**Provided material:**
--------------------------------------------------

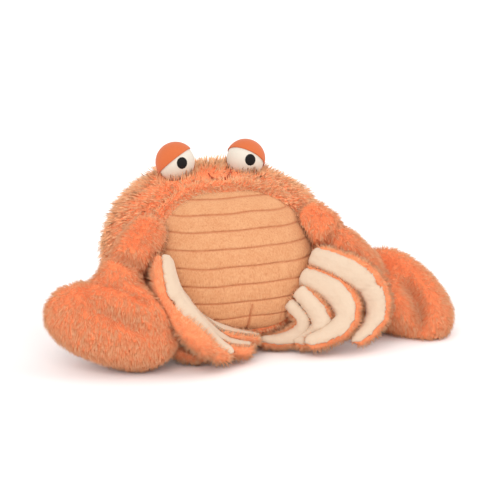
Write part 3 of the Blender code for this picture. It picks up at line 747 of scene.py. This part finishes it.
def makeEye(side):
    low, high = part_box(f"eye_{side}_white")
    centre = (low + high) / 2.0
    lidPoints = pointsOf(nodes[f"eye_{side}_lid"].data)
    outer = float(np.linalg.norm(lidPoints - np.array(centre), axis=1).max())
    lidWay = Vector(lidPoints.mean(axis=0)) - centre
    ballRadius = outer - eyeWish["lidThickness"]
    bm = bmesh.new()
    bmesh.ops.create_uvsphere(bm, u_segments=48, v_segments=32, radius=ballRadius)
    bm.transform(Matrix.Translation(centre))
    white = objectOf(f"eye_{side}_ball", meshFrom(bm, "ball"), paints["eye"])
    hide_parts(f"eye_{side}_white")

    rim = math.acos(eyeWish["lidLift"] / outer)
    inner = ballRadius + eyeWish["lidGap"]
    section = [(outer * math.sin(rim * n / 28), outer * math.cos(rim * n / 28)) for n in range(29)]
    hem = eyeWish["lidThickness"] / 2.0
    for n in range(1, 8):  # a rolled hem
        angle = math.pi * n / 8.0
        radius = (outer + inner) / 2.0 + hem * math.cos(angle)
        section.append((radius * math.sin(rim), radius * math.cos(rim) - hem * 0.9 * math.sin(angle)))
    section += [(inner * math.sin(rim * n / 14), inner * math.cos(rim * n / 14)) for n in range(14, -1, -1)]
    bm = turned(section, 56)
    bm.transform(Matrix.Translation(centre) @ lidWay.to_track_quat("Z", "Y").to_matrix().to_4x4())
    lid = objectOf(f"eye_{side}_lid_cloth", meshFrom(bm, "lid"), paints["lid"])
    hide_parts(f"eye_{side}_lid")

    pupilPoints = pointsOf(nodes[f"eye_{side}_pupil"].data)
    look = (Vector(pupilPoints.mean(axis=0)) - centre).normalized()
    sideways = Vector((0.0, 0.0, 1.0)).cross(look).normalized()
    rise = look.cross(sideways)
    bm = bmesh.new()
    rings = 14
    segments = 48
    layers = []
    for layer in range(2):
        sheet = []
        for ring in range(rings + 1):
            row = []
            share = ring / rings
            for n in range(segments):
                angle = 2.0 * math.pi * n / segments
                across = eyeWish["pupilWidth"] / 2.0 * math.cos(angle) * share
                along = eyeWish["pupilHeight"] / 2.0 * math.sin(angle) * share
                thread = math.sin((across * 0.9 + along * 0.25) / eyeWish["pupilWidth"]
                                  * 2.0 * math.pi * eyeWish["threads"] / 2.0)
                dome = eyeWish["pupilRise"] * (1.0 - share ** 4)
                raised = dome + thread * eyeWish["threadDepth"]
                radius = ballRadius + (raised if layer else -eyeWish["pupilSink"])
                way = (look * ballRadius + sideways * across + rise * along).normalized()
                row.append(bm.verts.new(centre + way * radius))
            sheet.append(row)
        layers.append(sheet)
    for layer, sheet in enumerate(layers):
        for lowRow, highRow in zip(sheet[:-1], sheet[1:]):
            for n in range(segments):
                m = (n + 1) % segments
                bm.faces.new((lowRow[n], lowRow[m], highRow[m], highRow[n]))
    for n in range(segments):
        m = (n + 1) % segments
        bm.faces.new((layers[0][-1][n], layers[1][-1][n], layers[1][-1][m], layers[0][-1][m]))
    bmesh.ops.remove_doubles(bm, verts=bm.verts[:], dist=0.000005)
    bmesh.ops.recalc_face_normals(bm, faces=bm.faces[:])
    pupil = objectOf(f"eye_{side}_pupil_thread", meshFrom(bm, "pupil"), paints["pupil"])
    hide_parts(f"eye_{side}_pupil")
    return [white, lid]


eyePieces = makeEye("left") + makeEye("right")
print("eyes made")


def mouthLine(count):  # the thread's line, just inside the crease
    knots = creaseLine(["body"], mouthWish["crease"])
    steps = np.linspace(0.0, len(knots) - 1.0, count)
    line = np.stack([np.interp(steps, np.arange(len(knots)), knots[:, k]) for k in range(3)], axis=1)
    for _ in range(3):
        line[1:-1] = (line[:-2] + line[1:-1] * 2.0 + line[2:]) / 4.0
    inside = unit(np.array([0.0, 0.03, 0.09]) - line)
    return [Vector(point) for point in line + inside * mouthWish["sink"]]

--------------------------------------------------

Repeat the preceding lines exactly, please, every one of them.

**Solution to the exercise:**
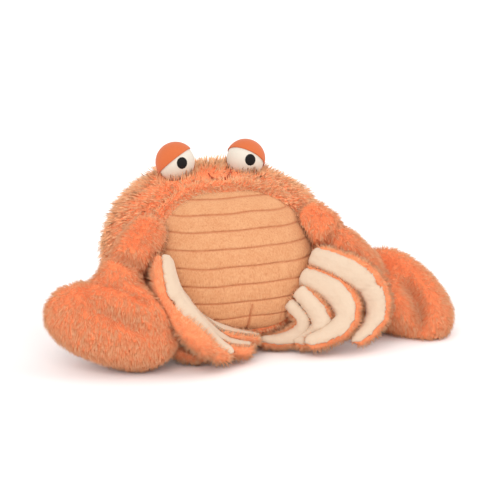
Write part 3 of the Blender code for this picture. It picks up at line 747 of scene.py. This part finishes it.
def makeEye(side):
    low, high = part_box(f"eye_{side}_white")
    centre = (low + high) / 2.0
    lidPoints = pointsOf(nodes[f"eye_{side}_lid"].data)
    outer = float(np.linalg.norm(lidPoints - np.array(centre), axis=1).max())
    lidWay = Vector(lidPoints.mean(axis=0)) - centre
    ballRadius = outer - eyeWish["lidThickness"]
    bm = bmesh.new()
    bmesh.ops.create_uvsphere(bm, u_segments=48, v_segments=32, radius=ballRadius)
    bm.transform(Matrix.Translation(centre))
    white = objectOf(f"eye_{side}_ball", meshFrom(bm, "ball"), paints["eye"])
    hide_parts(f"eye_{side}_white")

    rim = math.acos(eyeWish["lidLift"] / outer)
    inner = ballRadius + eyeWish["lidGap"]
    section = [(outer * math.sin(rim * n / 28), outer * math.cos(rim * n / 28)) for n in range(29)]
    hem = eyeWish["lidThickness"] / 2.0
    for n in range(1, 8):  # a rolled hem
        angle = math.pi * n / 8.0
        radius = (outer + inner) / 2.0 + hem * math.cos(angle)
        section.append((radius * math.sin(rim), radius * math.cos(rim) - hem * 0.9 * math.sin(angle)))
    section += [(inner * math.sin(rim * n / 14), inner * math.cos(rim * n / 14)) for n in range(14, -1, -1)]
    bm = turned(section, 56)
    bm.transform(Matrix.Translation(centre) @ lidWay.to_track_quat("Z", "Y").to_matrix().to_4x4())
    lid = objectOf(f"eye_{side}_lid_cloth", meshFrom(bm, "lid"), paints["lid"])
    hide_parts(f"eye_{side}_lid")

    pupilPoints = pointsOf(nodes[f"eye_{side}_pupil"].data)
    look = (Vector(pupilPoints.mean(axis=0)) - centre).normalized()
    sideways = Vector((0.0, 0.0, 1.0)).cross(look).normalized()
    rise = look.cross(sideways)
    bm = bmesh.new()
    rings = 14
    segments = 48
    layers = []
    for layer in range(2):
        sheet = []
        for ring in range(rings + 1):
            row = []
            share = ring / rings
            for n in range(segments):
                angle = 2.0 * math.pi * n / segments
                across = eyeWish["pupilWidth"] / 2.0 * math.cos(angle) * share
                along = eyeWish["pupilHeight"] / 2.0 * math.sin(angle) * share
                thread = math.sin((across * 0.9 + along * 0.25) / eyeWish["pupilWidth"]
                                  * 2.0 * math.pi * eyeWish["threads"] / 2.0)
                dome = eyeWish["pupilRise"] * (1.0 - share ** 4)
                raised = dome + thread * eyeWish["threadDepth"]
                radius = ballRadius + (raised if layer else -eyeWish["pupilSink"])
                way = (look * ballRadius + sideways * across + rise * along).normalized()
                row.append(bm.verts.new(centre + way * radius))
            sheet.append(row)
        layers.append(sheet)
    for layer, sheet in enumerate(layers):
        for lowRow, highRow in zip(sheet[:-1], sheet[1:]):
            for n in range(segments):
                m = (n + 1) % segments
                bm.faces.new((lowRow[n], lowRow[m], highRow[m], highRow[n]))
    for n in range(segments):
        m = (n + 1) % segments
        bm.faces.new((layers[0][-1][n], layers[1][-1][n], layers[1][-1][m], layers[0][-1][m]))
    bmesh.ops.remove_doubles(bm, verts=bm.verts[:], dist=0.000005)
    bmesh.ops.recalc_face_normals(bm, faces=bm.faces[:])
    pupil = objectOf(f"eye_{side}_pupil_thread", meshFrom(bm, "pupil"), paints["pupil"])
    hide_parts(f"eye_{side}_pupil")
    return [white, lid]


eyePieces = makeEye("left") + makeEye("right")
print("eyes made")


def mouthLine(count):  # the thread's line, just inside the crease
    knots = creaseLine(["body"], mouthWish["crease"])
    steps = np.linspace(0.0, len(knots) - 1.0, count)
    line = np.stack([np.interp(steps, np.arange(len(knots)), knots[:, k]) for k in range(3)], axis=1)
    for _ in range(3):
        line[1:-1] = (line[:-2] + line[1:-1] * 2.0 + line[2:]) / 4.0
    inside = unit(np.array([0.0, 0.03, 0.09]) - line)
    return [Vector(point) for point in line + inside * mouthWish["sink"]]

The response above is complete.